Le Pen said on France 2 television the referendum would propose strict criteria for entering French territory and for acquiring French nationality, as well as giving French citizens priority access to social housing, jobs and social security benefits.

"The referendum will propose a complete draft bill that will aim to drastically regulate immigration," said Le Pen, who will be the candidate of the Rassemblement National party in the vote for president in April.

Referendums are allowed under the French constitution but are rarely used. The last major referendum was in 2005, when French people voted against France ratifying a European Constitution.

In 2017, Le Pen made it to the second round of the presidential election, but was defeated by centrist Emmanuel Macron, who won more than 66% of the vote.
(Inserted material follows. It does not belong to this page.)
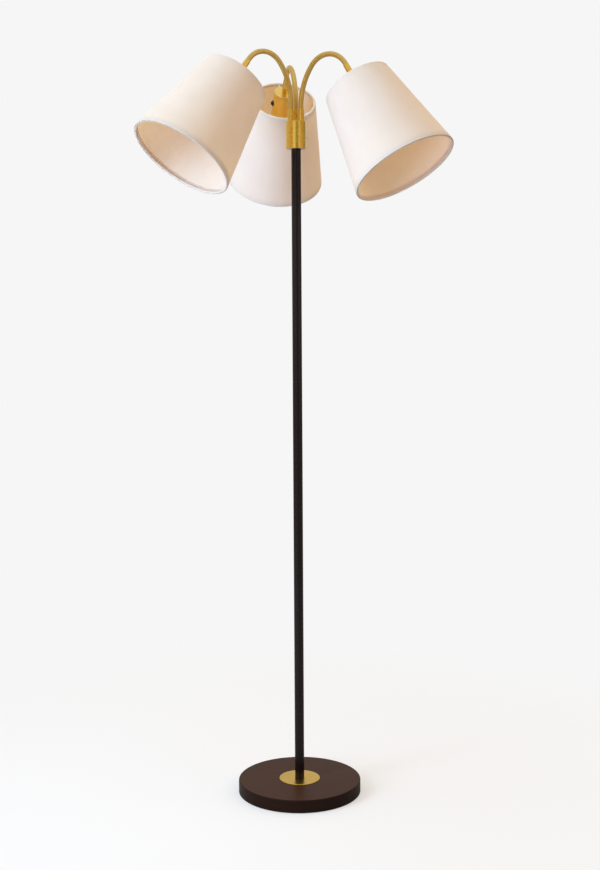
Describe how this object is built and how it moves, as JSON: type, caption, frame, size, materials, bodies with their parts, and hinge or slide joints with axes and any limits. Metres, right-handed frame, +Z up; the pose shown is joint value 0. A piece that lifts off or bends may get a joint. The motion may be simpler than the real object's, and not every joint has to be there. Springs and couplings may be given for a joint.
{
  "type": "tree floor lamp",
  "caption": "Floor lamp on a round weighted base: slim dark pole, brass collar and ribbed flexible necks, each with a brass lampholder cup and a conical fabric shade.",
  "frame": {"origin": "centre of the base's underside, on the floor", "axes": "+Z up along the pole; the front view looks along +Y, with +X to the right"},
  "size_m": [0.5958, 0.6027, 1.4849],
  "materials": {
    "felt": "grey-black needle felt",
    "cast_iron": "rough as cast",
    "dark_enamel": "fine-grained satin enamel",
    "satin_brass": "satin, turned and brushed",
    "zinc_steel": "zinc plated",
    "black_plastic": "matt moulded",
    "black_lacquer": "semi-gloss lacquer",
    "white_plastic": "matt moulded",
    "lead_sheath": "smooth sheath",
    "brass_hose": "wound strip with fine ribs",
    "holder_plastic": "matt heat-resistant plastic",
    "white_wire": "white coated wire",
    "shade_fabric": "plain weave on a stiff white backing",
    "bulb_cap_metal": "rolled thread",
    "opal_glass": "opal, smooth"
  },
  "bodies": {
    "stand": {"base_pad": "felt", "base_weight": "cast_iron", "base_cover": "dark_enamel", "foot_disc": "satin_brass", "foot_nut": "zinc_steel", "foot_nipple": "zinc_steel", "cord_gland": "black_plastic", "pole_lower": "black_lacquer", "pole_middle": "black_lacquer", "pole_upper": "black_lacquer", "pole_bushes": "zinc_steel", "pole_studs": "zinc_steel", "collar": "satin_brass", "collar_base": "satin_brass", "collar_nipple": "zinc_steel", "terminal_block": "white_plastic", "supply_lead": "lead_sheath", "neck_sleeves": "satin_brass", "sleeve_nuts": "zinc_steel"},
    "left_neck_1": {"left_neck_1": "brass_hose"},
    "left_neck_2": {"left_neck_2": "brass_hose"},
    "left_neck_3": {"left_neck_3": "brass_hose"},
    "left_head": {"left_end_sleeve": "satin_brass", "left_cup": "satin_brass", "left_holder": "holder_plastic", "left_switch_body": "black_plastic", "left_shade_frame": "white_wire", "left_shade_fabric": "shade_fabric", "left_shade_ring": "holder_plastic", "left_bulb_cap": "bulb_cap_metal", "left_bulb_glass": "opal_glass"},
    "left_button": {"left_switch_button": "black_plastic"},
    "right_neck_1": {"right_neck_1": "brass_hose"},
    "right_neck_2": {"right_neck_2": "brass_hose"},
    "right_neck_3": {"right_neck_3": "brass_hose"},
    "right_head": {"right_end_sleeve": "satin_brass", "right_cup": "satin_brass", "right_holder": "holder_plastic", "right_switch_body": "black_plastic", "right_shade_frame": "white_wire", "right_shade_fabric": "shade_fabric", "right_shade_ring": "holder_plastic", "right_bulb_cap": "bulb_cap_metal", "right_bulb_glass": "opal_glass"},
    "right_button": {"right_switch_button": "black_plastic"},
    "back_neck_1": {"back_neck_1": "brass_hose"},
    "back_neck_2": {"back_neck_2": "brass_hose"},
    "back_neck_3": {"back_neck_3": "brass_hose"},
    "back_head": {"back_end_sleeve": "satin_brass", "back_cup": "satin_brass", "back_holder": "holder_plastic", "back_switch_body": "black_plastic", "back_shade_frame": "white_wire", "back_shade_fabric": "shade_fabric", "back_shade_ring": "holder_plastic", "back_bulb_cap": "bulb_cap_metal", "back_bulb_glass": "opal_glass"},
    "back_button": {"back_switch_button": "black_plastic"}
  },
  "joints": [
    {"name": "left_swing", "type": "hinge", "parent": "stand", "child": "left_neck_1", "pos_m": [-0.00996, -0.00575, 1.375], "axis": [0, 0, 1], "range_deg": [-25, 25]},
    {"name": "left_bend", "type": "hinge", "parent": "left_neck_1", "child": "left_neck_2", "pos_m": [-0.01669, -0.01044, 1.43362], "axis": [-0.5721, 0.8202, 0], "range_deg": [-8, 18]},
    {"name": "left_bend_2", "type": "hinge", "parent": "left_neck_2", "child": "left_neck_3", "pos_m": [-0.04762, -0.03202, 1.47754], "axis": [-0.5721, 0.8202, 0], "range_deg": [-8, 18]},
    {"name": "left_bend_3", "type": "hinge", "parent": "left_neck_3", "child": "left_head", "pos_m": [-0.09055, -0.06197, 1.45922], "axis": [-0.5721, 0.8202, 0], "range_deg": [-8, 18]},
    {"name": "left_switch_push", "type": "slide", "parent": "left_head", "child": "left_button", "axis": [-0.5721, 0.8202, 0], "range_m": [0, 0.002], "stiffness_N_per_m": 400, "springref_m": -0.001},
    {"name": "right_swing", "type": "hinge", "parent": "stand", "child": "right_neck_1", "pos_m": [0.00996, -0.00575, 1.375], "axis": [0, 0, 1], "range_deg": [-25, 25]},
    {"name": "right_bend", "type": "hinge", "parent": "right_neck_1", "child": "right_neck_2", "pos_m": [0.0195, -0.01255, 1.43294], "axis": [-0.5807, -0.8141, 0], "range_deg": [-8, 18]},
    {"name": "right_bend_2", "type": "hinge", "parent": "right_neck_2", "child": "right_neck_3", "pos_m": [0.05306, -0.03649, 1.47292], "axis": [-0.5807, -0.8141, 0], "range_deg": [-8, 18]},
    {"name": "right_bend_3", "type": "hinge", "parent": "right_neck_3", "child": "right_head", "pos_m": [0.09495, -0.06638, 1.45105], "axis": [-0.5807, -0.8141, 0], "range_deg": [-8, 18]},
    {"name": "right_switch_push", "type": "slide", "parent": "right_head", "child": "right_button", "axis": [-0.5807, -0.8141, 0], "range_m": [0, 0.002], "stiffness_N_per_m": 400, "springref_m": -0.001},
    {"name": "back_swing", "type": "hinge", "parent": "stand", "child": "back_neck_1", "pos_m": [0, 0.0115, 1.375], "axis": [0, 0, 1], "range_deg": [-25, 25]},
    {"name": "back_bend", "type": "hinge", "parent": "back_neck_1", "child": "back_neck_2", "pos_m": [-0.00258, 0.02644, 1.43159], "axis": [0.9854, 0.1702, 0], "range_deg": [-8, 18]},
    {"name": "back_bend_2", "type": "hinge", "parent": "back_neck_2", "child": "back_neck_3", "pos_m": [-0.01066, 0.07321, 1.46576], "axis": [0.9854, 0.1702, 0], "range_deg": [-8, 18]},
    {"name": "back_bend_3", "type": "hinge", "parent": "back_neck_3", "child": "back_head", "pos_m": [-0.01972, 0.1257, 1.44788], "axis": [0.9854, 0.1702, 0], "range_deg": [-8, 18]},
    {"name": "back_switch_push", "type": "slide", "parent": "back_head", "child": "back_button", "axis": [0.9854, 0.1702, 0], "range_m": [0, 0.002], "stiffness_N_per_m": 400, "springref_m": -0.001}
  ],
  "couplings": [
    {"joint": "left_bend_2", "follows": "left_bend", "ratio": 1},
    {"joint": "left_bend_3", "follows": "left_bend", "ratio": 1},
    {"joint": "right_bend_2", "follows": "right_bend", "ratio": 1},
    {"joint": "right_bend_3", "follows": "right_bend", "ratio": 1},
    {"joint": "back_bend_2", "follows": "back_bend", "ratio": 1},
    {"joint": "back_bend_3", "follows": "back_bend", "ratio": 1}
  ]
}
Macron has not yet said whether he will stand for re-election, but opinion polls show him and Le Pen as the likely two candidates to make it through to the second round, with Macron seen as the eventual winner.

Le Pen's chances of making it to the runoff could be jeopardised by a possible presidential run of right-wing talk-show star Eric Zemmour, who could split the far-right vote and allow a centre-right challenger to face Macron.

"I'm not worried. I am convinced the French people will place us against Emmanuel Macron because we defend very different models of society. He stands for unregulated globalisation, I defend the nation, which remains the best structure to defend our identity, security, freedom and prosperity," she said.